At 7:00pm, several slides ran across the screen just before Victor Oladokun came to give the opening prayer and introduced Chosen Treasure featuring Timi Dakolo. There was a surprise appearance by Lionel Peterson with the song “Peace” and then “Kabi o osi o”. The next artist came up at 7:40pm and with his appearance, came the emergence of white hankies all over the place. Sammie Okposo kept the stage electrified for about 20mins followed by Mike Aremu after a session of prayers for the nation. Mike’s performance wasn’t without his unique African touch on the saxophone as he sang songs like “e ti mu mi gbagbe o, ibanuje igba kan” (You have caused me to forget the sorrows of the past). The song was timely and a perfect tune to usher in the session of prayers that followed.

By 8:45pm, one of the prominent names in Nigeria’s gospel music came up and saw the crowds singing almost all his lines for him…including musical interludes. It was obvious that the music of Panam Percy Paul hadn’t dwindled in grace as his performance, which featured Jerry Omole and Ahide Adum, brought back lovely memories because obviously quite a number of people there present grew up listening to his music. About thirty minutes later, Governor Fashola came up after the intro by the convener, Pastor Paul Adefarasin. The governor appreciated different groups of people present ranging from all the mothers to the cleaners and ushers.

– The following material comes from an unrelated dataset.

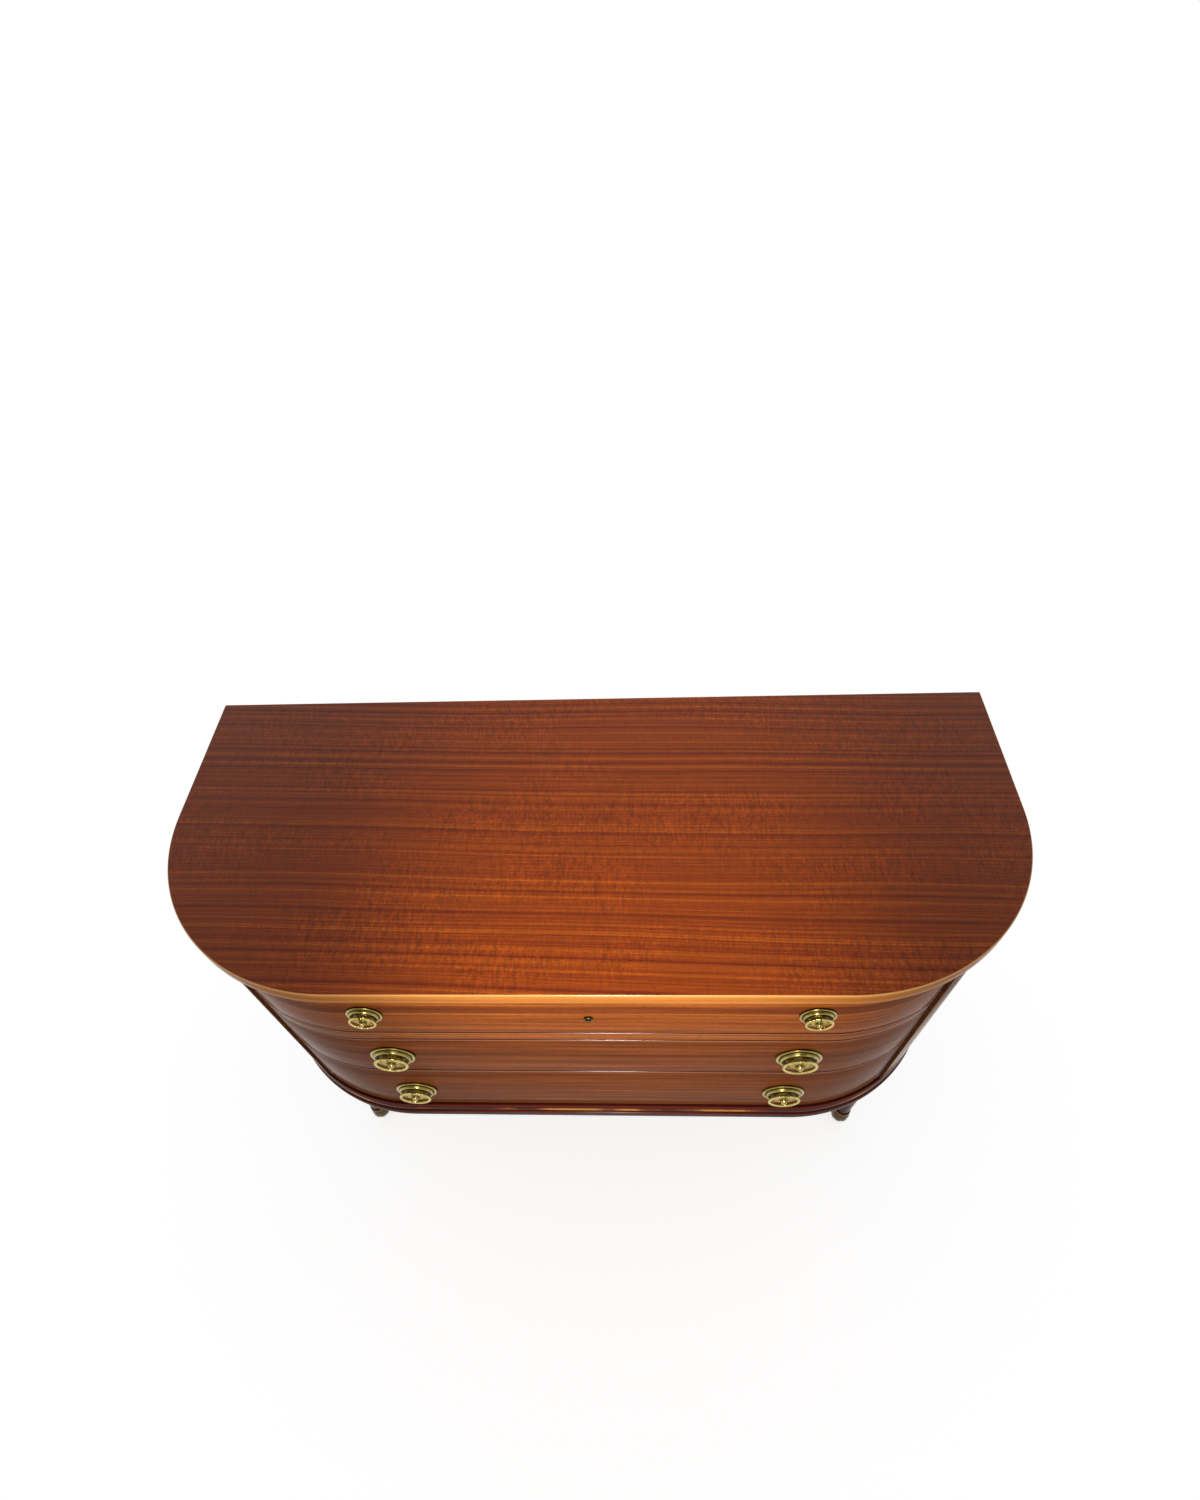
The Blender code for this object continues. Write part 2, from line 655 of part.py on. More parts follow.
def tail_outlines(low, high, grow, reach):
    """Dovetails along the rear end of a drawer side, as (y, z) outlines, run on by reach at both ends."""
    count = max(2, round((high - low) / TAIL_PITCH))
    pitch = (high - low) / count
    flare = pitch * (TAIL_END_SHARE - TAIL_ROOT_SHARE) * reach / BOX_BACK_THICKNESS
    root = pitch * TAIL_ROOT_SHARE + grow - flare
    end = pitch * TAIL_END_SHARE + grow + flare
    front = box_back_y - BOX_BACK_THICKNESS - SEAM - reach
    rear = box_back_y + reach
    tails = []
    for i in range(count):
        middle = low + pitch * i + pitch / 2
        tails.append([(front, middle - root), (rear, middle - end),
                      (rear, middle + end), (front, middle + root)])
    return tails


def upright_board(name, outlines, low_x, high_x, look, parent, cutter=False):
    """Board standing across X, from (y, z) outlines."""
    mesh = prism_mesh(name, outlines, high_x - low_x)
    turn = (QUARTER, 0, QUARTER)
    return add_object(name, mesh, look, parent, ((low_x + high_x) / 2, 0, 0), turn, cutter)


def bottom_outline(grow):
    half = box_half - BOX_SIDE_THICKNESS + BOX_BOTTOM_HOUSING + grow
    inset = FACE_INSET + FRONT_THICKNESS - BOX_BOTTOM_HOUSING - grow
    return half, inset


def make_drawer(name, runner, height, pull, pull_rise):
    """One drawer; inside its parent, z = 0 is the top of its runner."""
    slide = add_empty(f"{name}_slide", (0, 0, runner))
    front_low = DRAWER_GAP
    front_high = DRAWER_GAP + height
    box_high = front_high - BOX_SIDE_DROP
    section = eased_section(FACE_INSET, FACE_INSET + FRONT_THICKNESS, front_low, front_high, FRONT_ARRIS)
    front_mesh = swept_mesh(f"{name}_front", section, DRAWER_END_ANGLE, -DRAWER_END_ANGLE)
    front = add_object(f"{name}_front", front_mesh, FRONTS, slide)

    # bottom panel and the groove that holds it on three sides
    half, inset = bottom_outline(0)
    bottom_high = BOX_BOTTOM_RISE + BOX_BOTTOM_THICKNESS
    board(f"{name}_bottom", [bow_outline(half, inset, box_back_y)], BOX_BOTTOM_RISE, bottom_high,
          PLYWOOD, slide)
    half, inset = bottom_outline(SEAM)
    groove = board(f"{name}_groove", [bow_outline(half, inset, box_back_y + OVERRUN)],
                   BOX_BOTTOM_RISE - SEAM, bottom_high + SEAM, None, slide, cutter=True)
    boolean(front, groove, "DIFFERENCE")

    # sides: housed in the front, dovetailed to the back
    inner_x = box_half - BOX_SIDE_THICKNESS
    housing_y = bow_y(box_half, FACE_INSET) + SIDE_HOUSING_WOOD
    shoulder_y = box_back_y - BOX_BACK_THICKNESS - SEAM
    back_low = bottom_high + 2 * SEAM
    for word, side in SIDES.items():
        outline = [(housing_y, SEAM), (box_back_y, SEAM), (box_back_y, back_low), (shoulder_y, back_low)]
        for tail in tail_outlines(back_low, box_high, 0, 0):
            outline += tail
        outline += [(shoulder_y, box_high), (housing_y, box_high)]
        xs = sorted((side * inner_x, side * box_half))
        board_side = upright_board(f"{name}_{word}_side", [outline], *xs, PALE_WOOD, slide)
        boolean(board_side, groove, "DIFFERENCE")
        housing = box_mesh(f"{name}_housing", (xs[0] - SEAM, housing_y - SEAM, -OVERRUN),
                           (xs[1] + SEAM, centre_y, box_high + SEAM))
        boolean(front, add_object(f"{name}_{word}_housing", housing, None, slide, cutter=True), "DIFFERENCE")

    # back board, cut for the tails
    rear_low = (-box_half, box_back_y - BOX_BACK_THICKNESS, back_low)
    rear = add_object(f"{name}_back", box_mesh(f"{name}_back", rear_low, (box_half, box_back_y, box_high)),
                      PALE_WOOD, slide)
    tails = tail_outlines(back_low, box_high, SEAM, OVERRUN)
    for side in SIDES.values():
        xs = sorted((side * (inner_x - SEAM), side * (box_half + OVERRUN)))
        sockets = upright_board(f"{name}_sockets", tails, *xs, None, slide, cutter=True)
        boolean(rear, sockets, "DIFFERENCE")

    make_pulls(name, front, slide, front_low + pull_rise, PULL_SIZES[pull])
    if pull == "small":
        make_lock(front, slide, front_low + pull_rise - KEY_BELOW_PULLS, front_high)


# Ring pulls: a backplate with its eye bolt and nut in one, and the ring that hangs in the eye

def make_pulls(name, front, slide, middle, sizes):
    plate_radius, plate_height, tube = sizes
    facing = (QUARTER, 0, 0)
    ring_radius = plate_radius * RING_PLATE_SHARE - tube
    ring_out = plate_height * RING_PLANE_SHARE
    eye_radius = tube + RING_CLEARANCE + EYE_WIRE_RADIUS
    nut_face = -FRONT_THICKNESS - SEAM
    nut_rear = nut_face - NUT_THICKNESS
    for word, side in SIDES.items():
        x = side * (centre_x - PULL_FROM_BEND)
        profile = [(plate_radius * r, plate_height * h) for r, h in PLATE_SECTION_SHARES[:-2]]
        profile += [(plate_radius * r, SEAM) for r, h in PLATE_SECTION_SHARES[-2:]]
        plate = turned(f"{name}_{word}_backplate", profile, PLATE_STEPS, BRASS, slide,
                       (x, face_y, middle), facing)
        pivot = (x, face_y - ring_out, middle + ring_radius)
        bolt_place = (x, face_y, pivot[2])
        shank = rod_mesh("shank", SHANK_RADIUS, nut_rear - SHANK_TAIL, ring_out - eye_radius,
                         SMALL_HOLE_SEGMENTS)
        nut = rod_mesh("nut", NUT_RADIUS, nut_rear, nut_face, NUT_SIDES)
        eye = torus_mesh("eye", eye_radius, EYE_WIRE_RADIUS, EYE_SEGMENTS, RING_TUBE_SEGMENTS,
                         Matrix.Rotation(QUARTER, 4, "Y"))
        for piece, mesh, place, turn in (("shank", shank, bolt_place, facing),
                                         ("nut", nut, bolt_place, facing), ("eye", eye, pivot, (0, 0, 0))):
            joined = add_object(f"{name}_{word}_{piece}", mesh, None, slide, place, turn, cutter=True)
            boolean(plate, joined, "UNION")
        hole_mesh = rod_mesh("bolt_hole", SHANK_RADIUS + SHANK_HOLE_CLEARANCE,
                             -FRONT_THICKNESS - OVERRUN, OVERRUN, SMALL_HOLE_SEGMENTS)
        hole = add_object(f"{name}_{word}_bolt_hole", hole_mesh, None, slide, bolt_place, facing, cutter=True)
        boolean(front, hole, "DIFFERENCE")
        hang = Matrix.Translation((0, 0, -ring_radius)) @ Matrix.Rotation(QUARTER, 4, "X")
        ring_mesh = torus_mesh("ring", ring_radius, tube, RING_SEGMENTS, RING_TUBE_SEGMENTS, hang)
        smooth(add_object(f"{name}_{word}_ring", ring_mesh, BRASS, slide, pivot))


# Lock of the top drawer: key bush, case and bolt

def bolt_y():
    """Front face of the lock bolt, which runs in the middle of the case."""
    lock_front = face_y + FRONT_THICKNESS - LOCK_RECESS
    return lock_front + (LOCK_THICKNESS - BOLT_THICKNESS) / 2


def make_lock(front, slide, key_height, front_high):
    facing = (QUARTER, 0, 0)
    lock_front = face_y + FRONT_THICKNESS - LOCK_RECESS
    case_low = (-LOCK_WIDTH / 2, lock_front, key_height - LOCK_BELOW_KEY)
    case_high = (LOCK_WIDTH / 2, lock_front + LOCK_THICKNESS, front_high)
    case = add_object("lock_case", box_mesh("lock_case", case_low, case_high), STEEL, slide)
    recess_low = (case_low[0] - SEAM, lock_front - SEAM, case_low[2] - SEAM)
    recess_high = (case_high[0] + SEAM, case_high[1] + OVERRUN, front_high + OVERRUN)
    recess = add_object("lock_recess", box_mesh("lock_recess", recess_low, recess_high), None, slide,
                        cutter=True)
    boolean(front, recess, "DIFFERENCE")

    bush_hole = rod_mesh("bush_hole", BUSH_RADIUS + SEAM, -FRONT_THICKNESS, OVERRUN, PLATE_STEPS)
    bush_cut = add_object("bush_hole", bush_hole, None, slide, (0, face_y, key_height), facing, cutter=True)
    boolean(front, bush_cut, "DIFFERENCE")
    bush = rod_mesh("keyhole_escutcheon", BUSH_RADIUS, -BUSH_LENGTH, BUSH_PROUD, PLATE_STEPS)
    escutcheon = add_object("keyhole_escutcheon", bush, BRASS, slide, (0, face_y, key_height), facing)
    slot_half = KEY_SLOT_WIDTH / 2
    slot_angle = math.asin(slot_half / KEY_PIN_RADIUS)
    turn = 4 * QUARTER - 2 * slot_angle
    keyhole = []
    for i in range(SMALL_HOLE_SEGMENTS + 1):
        angle = slot_angle + turn * i / SMALL_HOLE_SEGMENTS
        keyhole.append((-KEY_PIN_RADIUS * math.sin(angle), -KEY_PIN_RADIUS * math.cos(angle)))
    keyhole += [(slot_half, -KEY_SLOT_DROP), (-slot_half, -KEY_SLOT_DROP)]
    key_mesh = prism_mesh("keyhole", [keyhole], 2 * BUSH_LENGTH + 2 * OVERRUN)
    key_cut = add_object("keyhole", key_mesh, None, slide, (0, face_y, key_height), facing, cutter=True)
    boolean(escutcheon, key_cut, "DIFFERENCE")
    bore = rod_mesh("key_bore", KEY_BORE_RADIUS, -KEY_BORE_DEPTH, OVERRUN, SMALL_HOLE_SEGMENTS)
    boolean(case, add_object("key_bore", bore, None, slide, (0, lock_front, key_height), facing, cutter=True),
            "DIFFERENCE")

    bolt_low = (-BOLT_WIDTH / 2, bolt_y(), front_high - BOLT_LENGTH)
    bolt_high = (BOLT_WIDTH / 2, bolt_y() + BOLT_THICKNESS, front_high)
    add_object("lock_bolt", box_mesh("lock_bolt", bolt_low, bolt_high), STEEL, slide)
    channel_low = tuple(edge - SEAM for edge in bolt_low)
    channel_high = (bolt_high[0] + SEAM, bolt_high[1] + SEAM, front_high + OVERRUN)
    channel = add_object("bolt_channel", box_mesh("bolt_channel", channel_low, channel_high), None, slide,
                         cutter=True)
    boolean(case, channel, "DIFFERENCE")


make_top()
make_case()
make_rails()
make_base()
for drawer_name, drawer_sizes in DRAWERS.items():
    make_drawer(drawer_name, *drawer_sizes)
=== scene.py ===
import math

import bmesh
import bpy
from mathutils import Matrix, Vector


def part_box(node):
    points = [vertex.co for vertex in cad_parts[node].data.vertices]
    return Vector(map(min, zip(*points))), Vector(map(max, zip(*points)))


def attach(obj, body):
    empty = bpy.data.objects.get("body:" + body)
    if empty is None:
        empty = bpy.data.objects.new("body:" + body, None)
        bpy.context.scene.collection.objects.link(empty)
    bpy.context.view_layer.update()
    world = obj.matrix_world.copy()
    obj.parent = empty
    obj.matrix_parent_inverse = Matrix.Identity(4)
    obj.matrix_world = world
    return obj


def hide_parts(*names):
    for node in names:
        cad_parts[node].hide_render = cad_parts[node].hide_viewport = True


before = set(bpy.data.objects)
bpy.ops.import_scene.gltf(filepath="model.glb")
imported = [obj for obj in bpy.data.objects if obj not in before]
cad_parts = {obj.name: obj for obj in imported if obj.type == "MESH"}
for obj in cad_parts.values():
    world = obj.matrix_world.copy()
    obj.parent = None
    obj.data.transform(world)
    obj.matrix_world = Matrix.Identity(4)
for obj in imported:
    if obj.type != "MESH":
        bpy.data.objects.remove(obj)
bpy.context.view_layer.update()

# Base moulding
# A mahogany plinth, steamed round the two corners and run with a bead, a groove and a roll,
# stained dark red and polished. It is glued to the front and sides of the bottom board.

HALF_WIDTH = 0.550
CORNER_RADIUS = 0.256
FRONT_Y = -0.2285
BACK_Y = 0.2355
CASE_BACK_Y = 0.2325
CENTRE_X = HALF_WIDTH - CORNER_RADIUS
CENTRE_Y = FRONT_Y + CORNER_RADIUS
BASE_LOW = 0.304
BASE_TOP = 0.341
BASE_INSET = 0.005
BASE_THICKNESS = 0.022
BASE_FOOT_EASE = 0.0009
# Share of the thickness and share of the height, from the foot up.
BASE_PROFILE = [
    (0.05, 0.00), (0.012, 0.04), (0.00, 0.11), (0.00, 0.20), (0.015, 0.27), (0.06, 0.315), (0.12, 0.33),
    (0.155, 0.335), (0.185, 0.345), (0.19, 0.375), (0.165, 0.395), (0.135, 0.425), (0.115, 0.50),
    (0.105, 0.60), (0.108, 0.70), (0.12, 0.80), (0.145, 0.89), (0.18, 0.955), (0.225, 0.99), (0.27, 1.00)]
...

Like a movie playing out in real life, the artists continued to emerge and I felt like I was watching TBN but this time, I was in the television! Micah Stampley and Bishop John Francis came back to back as they paved the way for Chevelle Franklin who also thrilled the already excited audience with her Raga version of the National Anthem. Her rendition led to another session of prayers by Pastor Taiwo Odukoya and Rev. Dr. Felix who prayed for Families and Miracles respectively. Pastor Ayo Oritsejafor came up right after Fred Hammond who owned the stage for about forty five minutes. His performance seemed to have a story line to it…to say the least.

Pastor Paul came up again at about midnight and was joined moments later by Phil Driscoll who sang and played to the National Anthem alongside Onos. That moment was memorable especially because of a face that came up on the screen of a woman in tears as she sang the anthem. The crowd went agog moments later as the next person, dressed in one of the many varieties of the Experience T-Shirts, took the stage via media – President Goodluck Jonathan. His brief talk drove home the point that being Nigerian meant possibility and greatness amongst other things.

Judy Jacobs came up and Ron Kenoly was next in line doing most of Nigeria’s indigenous worship songs including “I just want to say” and “Jehova, You are the most high”. Both performances were interspersed with prayer sessions by Pastor Damilola Oluwatoyinbo and Pastor Sam Adeyemi for the Youths and the Capacity for Vision respectively. Israel Houghton, Mary-Mary and Papa San came in a successive fashion with comic relief performances from Comedians like Mc-Abbey, Yaw and Gordons in between. As the day’s event rounded up, the traffic outside the TBS gave an idea of the crowd that was in attendance.

Though a year already, it seems just like yesterday. As another episode comes up today with viewing centers across the globe. It’s surely a place to be because amongst other things, experiencing the Experience leaves you experienced!